» TASK DESCRIPTION
In the listing below, find the line with "floor_object.visible_glossy = False", then repeat exactly every line from the top through that one.

» RAW RECORDS
--*--

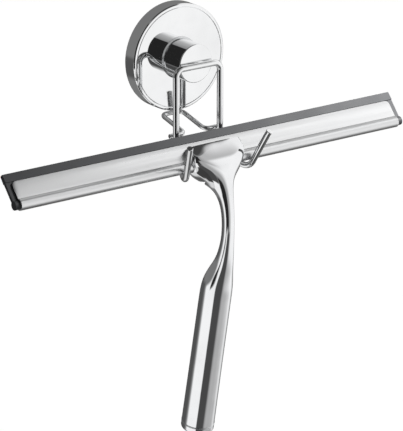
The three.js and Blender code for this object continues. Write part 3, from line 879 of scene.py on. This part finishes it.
def build_studio():
    """A plain pale floor, in metres, well below the hanging object. The metal doesn't mirror it."""
    floor = bpy.data.meshes.new("floor")
    half, level = 6.0, -0.42
    corners = [(-half, -half), (half, -half), (half, half), (-half, half)]
    floor.from_pydata([(x, y, level) for x, y in corners], [], [(0, 1, 2, 3)])
    floor_object = bpy.data.objects.new("floor", floor)
    bpy.context.scene.collection.objects.link(floor_object)
    pale = bpy.data.materials.new("pale floor")
    pale.use_nodes = True
    surface = pale.node_tree.nodes["Principled BSDF"]
    surface.inputs["Base Color"].default_value = (0.93, 0.93, 0.93, 1)
    surface.inputs["Roughness"].default_value = 0.9
    surface.inputs["Emission Color"].default_value = (1, 1, 1, 1)
    surface.inputs["Emission Strength"].default_value = 0.75
    floor.materials.append(pale)
    floor_object.visible_glossy = False


# Soft cards that stand round the object for its metal to mirror. Each has a direction (degrees from the front
# towards +X, degrees above the horizon), half its size and the softness beyond it (each across and up, in
# degrees), and a brightness. A later card hides an earlier one.
CARDS = [
    ((180, 5), (80, 50), (12, 8), 0.2),
    ((178, -19), (36, 9), (14, 6), 0.09),
    ((-90, -68), (70, 16), (20, 6), 0.75),
    ((-86, -30), (30, 16), (18, 6), 1.0),
    ((45, 36), (15, 14), (40, 2), 0.52),
    ((95, 36), (22, 15), (30, 4), 0.97),
    ((-58, 4), (32, 23), (6, 4), 0.02),
    ((-30, 34), (25, 12), (3, 4), 0.02),
    ((-24, -44), (26, 19), (6, 4), 0.07),
    ((-46, -54), (18, 5), (3, 3), 0.05),
    ((2, 0), (14, 22), (8, 4), 0.42),
    ((38, -40), (16, 10), (28, 5), 0.46),
    ((61, -8), (28, 20), (34, 12), 1.0),
    ((68, 8), (27, 22), (20, 8), 1.0),
]
# What is behind the cards: (degrees above the horizon, brightness).
SKY = [(-90, 0.12), (-50, 0.1), (-42, 0.2), (0, 0.25), (50, 0.28), (56, 0.06), (90, 0.05)]


def build_world():
    """A white world for the camera, and the cards for everything that mirrors or is lit by it."""
    world = bpy.data.worlds.new("studio")
    bpy.context.scene.world = world
    world.use_nodes = True
    nodes, links = world.node_tree.nodes, world.node_tree.links
    nodes.clear()

    def connect(value, socket):
        if isinstance(value, (int, float)):
            socket.default_value = value
        else:
            links.new(value, socket)

    def math_node(operation, *values):
        node = nodes.new("ShaderNodeMath")
        node.operation = operation
        for socket, value in zip(node.inputs, values):
            connect(value, socket)
        return node.outputs[0]

    def edge(distance, half, softness):
        """1 inside half, 0 outside half + softness."""
        node = nodes.new("ShaderNodeMapRange")
        node.interpolation_type = "SMOOTHSTEP"
        connect(distance, node.inputs["Value"])
        connect(half, node.inputs["From Min"])
        connect(half + softness, node.inputs["From Max"])
        connect(1, node.inputs["To Min"])
        connect(0, node.inputs["To Max"])
        return node.outputs["Result"]

    place = nodes.new("ShaderNodeTexCoord")
    split = nodes.new("ShaderNodeSeparateXYZ")
    links.new(place.outputs["Generated"], split.inputs[0])
    x, y, z = split.outputs
    compass = math_node("DEGREES", math_node("ARCTAN2", x, math_node("MULTIPLY", y, -1)))
    height = math_node("DEGREES", math_node("ARCSINE", z))

    ramp = nodes.new("ShaderNodeValToRGB")
    elements = ramp.color_ramp.elements
    while len(elements) < len(SKY):
        elements.new(0.5)
    for element, (place_up, value) in zip(elements, SKY):
        element.position = (place_up + 90) / 180
        element.color = (value, value, value, 1)
    upward = math_node("DIVIDE", math_node("ADD", height, 90), 180)
    links.new(upward, ramp.inputs[0])
    brightness = math_node("ADD", ramp.outputs[0], 0)
    for (card_compass, card_height), (half_width, half_height), (soft_across, soft_up), value in CARDS:
        turn = math_node("WRAP", math_node("SUBTRACT", compass, card_compass), 180, -180)
        off = math_node("ABSOLUTE", turn)
        up = math_node("ABSOLUTE", math_node("SUBTRACT", height, card_height))
        share = math_node("MULTIPLY", edge(off, half_width, soft_across), edge(up, half_height, soft_up))
        gain = math_node("MULTIPLY", share, math_node("SUBTRACT", value, brightness))
        brightness = math_node("ADD", brightness, gain)

    mirrored = nodes.new("ShaderNodeBackground")
    links.new(brightness, mirrored.inputs["Color"])
    plain = nodes.new("ShaderNodeBackground")
    plain.inputs["Color"].default_value = (1, 1, 1, 1)
    rays = nodes.new("ShaderNodeLightPath")
    choose = nodes.new("ShaderNodeMixShader")
    links.new(rays.outputs["Is Camera Ray"], choose.inputs["Fac"])
    links.new(mirrored.outputs[0], choose.inputs[1])
    links.new(plain.outputs[0], choose.inputs[2])
    output = nodes.new("ShaderNodeOutputWorld")
    links.new(choose.outputs[0], output.inputs["Surface"])


def add_light(name, place, target, size, power, receivers):
    """A soft rectangular light that reaches only the receivers, in metres and watts."""
    light = bpy.data.lights.new(name, "AREA")
    light.shape = "RECTANGLE"
    light.size, light.size_y = size
    light.energy = power
    obj = bpy.data.objects.new(name, light)
    obj.location = place
    obj.rotation_mode = "QUATERNION"
    obj.rotation_quaternion = (Vector(target) - Vector(place)).to_track_quat("-Z", "Y")
    bpy.context.scene.collection.objects.link(obj)
    group = bpy.data.collections.new(name + " receivers")
    for piece in receivers:
        group.objects.link(bpy.data.objects[piece])
    obj.light_linking.receiver_collection = group


def build_camera():
    """The main view: from the left and a little above, from far off with a long lens."""
    azimuth, elevation, distance = math.radians(-35.9), math.radians(18.8), 1.7
    target = Vector((0.0213, 0, -0.095))
    level = math.cos(elevation)
    back = Vector((math.sin(azimuth) * level, -math.cos(azimuth) * level, math.sin(elevation)))
    camera = bpy.data.cameras.new("camera")
    camera.sensor_width = 36
    camera.lens = 261.5
    camera.clip_start, camera.clip_end = 0.05, 50
    obj = bpy.data.objects.new("camera", camera)
    obj.location = target + back * distance
    obj.rotation_mode = "QUATERNION"
    obj.rotation_quaternion = (-back).to_track_quat("-Z", "Y")
    bpy.context.scene.collection.objects.link(obj)
    bpy.context.scene.camera = obj


build_camera()
build_world()
build_studio()
build_shell()
build_post()
build_washer()
build_cup()
build_hanger()
build_standoff()
build_channel()
build_rubber()
build_handle()
build_grip_end()
dress_carried_nodes()
add_light("strip light", (0.5, -0.34, 0.5), (0.1, -0.04, -0.04), (0.4, 0.4), 0.3, ["blade_channel"])
add_light("lip light", (0.3, -0.16, 0.14), (0.15, -0.04, -0.04), (0.12, 0.12), 6, ["rubber_wiper"])
bpy.context.scene.view_settings.view_transform = "Standard"
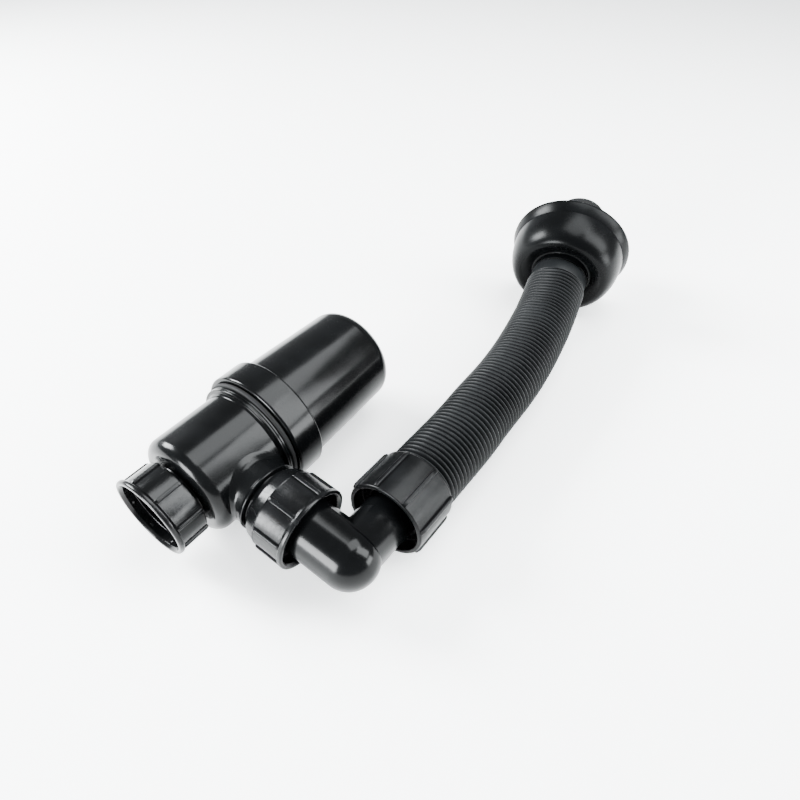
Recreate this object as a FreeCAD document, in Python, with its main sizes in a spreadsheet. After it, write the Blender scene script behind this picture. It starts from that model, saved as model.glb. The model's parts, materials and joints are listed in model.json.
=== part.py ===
import FreeCAD, Part
import Sketcher
import math
import os
import re

# Bottle trap with a swivelling elbow and a corrugated outlet hose that ends in a wall flange.
# Millimetres.  The trap lies on its side: the bottle axis runs along +X, from the inlet nut
# to the cup, and its branch points towards -Y.  Each piece is drawn on its own axis, local Z,
# and placed on the bottle axis, the branch axis, the outlet arm or the wall pipe's axis.

V = FreeCAD.Vector
doc = FreeCAD.newDocument("BottleTrap")

SIZES = {
    # bottle: X positions are counted from the branch axis
    "wall": 2.6, "body_radius": 29.4, "body_top": 25.5, "shoulder_round": 11.0,
    "neck_radius": 16.4, "neck_bore": 14.0, "neck_top": 34.4, "neck_flange_radius": 18.6,
    "neck_flange_length": 2.6, "rim_radius": 32.4, "rim_start": 19.4, "rim_end": 22.2,
    "spigot_radius": 30.3, "spigot_end": 39.0,
    # inlet nut
    "inlet_lip_top": 46.4, "inlet_lip_radius": 23.6, "inlet_lip_length": 3.0,
    "inlet_nut_radius": 21.6, "inlet_nut_base": 27.8, "inlet_thread_radius": 20.2,
    "inlet_seat_start": 38.6, "inlet_seat_radius": 19.8,
    "nut_web": 3.4, "nut_hole_radius": 16.9, "washer_length": 2.4, "washer_bore": 12.6,
    # cup
    "collar_radius": 35.7, "collar_start": 25.4, "collar_end": 43.1, "cup_radius": 32.4,
    "cup_end_radius": 30.2, "cup_end": 113.5, "cup_end_round": 9.0, "cup_bore_radius": 30.8,
    "gasket_gap": 0.35, "gasket_radius": 33.4,
    # dip tube
    "dip_radius": 13.6, "dip_bore": 12.2, "dip_end": 88.0, "dip_lip_radius": 17.2, "dip_lip_length": 1.6,
    # branch and outlet nut: positions are counted from the bottle axis
    "branch_tilt": 6.0, "boss_radius": 19.6, "boss_end": 36.4,
    "branch_radius": 16.4, "branch_bore": 13.6, "branch_end": 49.0, "branch_flange_radius": 18.6,
    "branch_flange_length": 2.6, "outlet_nut_base": 38.4, "outlet_nut_band": 46.4,
    "outlet_nut_radius": 21.8, "outlet_nut_dome_radius": 18.6, "outlet_nut_end": 66.6,
    "outlet_lip_radius": 23.2, "outlet_lip_length": 3.0, "outlet_thread_radius": 20.2,
    # elbow
    "elbow_reach": 90.2, "arm_tilt": -3.2, "elbow_radius": 16.0, "elbow_bore": 13.4,
    "arm_radius": 14.2, "arm_length": 41.0, "screw_radius": 19.6, "screw_length": 7.0,
    "screw_start": 52.4,
    # hose nut: positions are counted from the elbow's corner along the outlet arm
    "hose_nut_start": 28.0, "hose_nut_end": 57.4, "hose_nut_radius": 22.8, "hose_nut_bore": 20.4,
    "hose_nut_web_start": 47.6, "hose_nut_hole_radius": 16.9, "arm_screw_radius": 19.8,
    "arm_screw_length": 5.0,
    # hose
    "cuff_radius": 16.4, "cuff_bore": 13.6, "cuff_start": 43.6, "cuff_flange_length": 2.8,
    "cuff_flange_radius": 19.0, "cuff_collar_start": 51.4, "cuff_end": 54.5,
    "hose_radius": 21.0, "hose_bore_radius": 17.8,
    # wall flange: positions are counted back from the rim's plane along the wall pipe's axis
    "cover_radius": 43.6, "cover_edge": 2.4, "dome_radius": 40.6, "dome_start": 8.9,
    "dome_top_radius": 28.2, "dome_top": 34.2, "dish_depth": 3.6, "cover_wall": 2.2,
    "cover_neck_radius": 20.1, "cover_neck_end": 34.4, "cover_hole": 18.7,
    "pipe_radius": 16.0, "pipe_bore": 13.6, "pipe_cuff_radius": 18.1, "pipe_cuff_end": 24.0,
    "pipe_start": 44.6, "hose_gap": 0.4, "hose_lead": 25.0, "pipe_end": 38.0, "seal_radius": 20.0, "seal_start": 12.0, "seal_end": 36.0,
    # ribs
    "rib_width": 1.7, "rib_height": 1.5, "rib_count": 8, "hose_nut_rib_height": 1.5,
}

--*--

» ANSWER TO THE EXERCISE
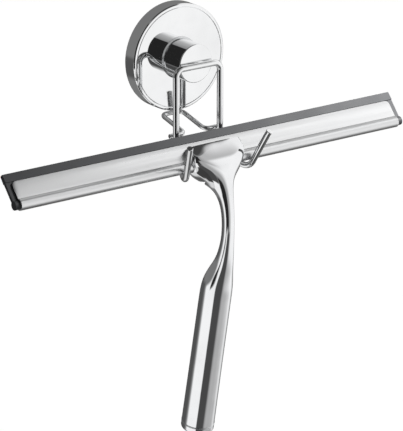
The three.js and Blender code for this object continues. Write part 3, from line 879 of scene.py on. This part finishes it.
def build_studio():
    """A plain pale floor, in metres, well below the hanging object. The metal doesn't mirror it."""
    floor = bpy.data.meshes.new("floor")
    half, level = 6.0, -0.42
    corners = [(-half, -half), (half, -half), (half, half), (-half, half)]
    floor.from_pydata([(x, y, level) for x, y in corners], [], [(0, 1, 2, 3)])
    floor_object = bpy.data.objects.new("floor", floor)
    bpy.context.scene.collection.objects.link(floor_object)
    pale = bpy.data.materials.new("pale floor")
    pale.use_nodes = True
    surface = pale.node_tree.nodes["Principled BSDF"]
    surface.inputs["Base Color"].default_value = (0.93, 0.93, 0.93, 1)
    surface.inputs["Roughness"].default_value = 0.9
    surface.inputs["Emission Color"].default_value = (1, 1, 1, 1)
    surface.inputs["Emission Strength"].default_value = 0.75
    floor.materials.append(pale)
    floor_object.visible_glossy = False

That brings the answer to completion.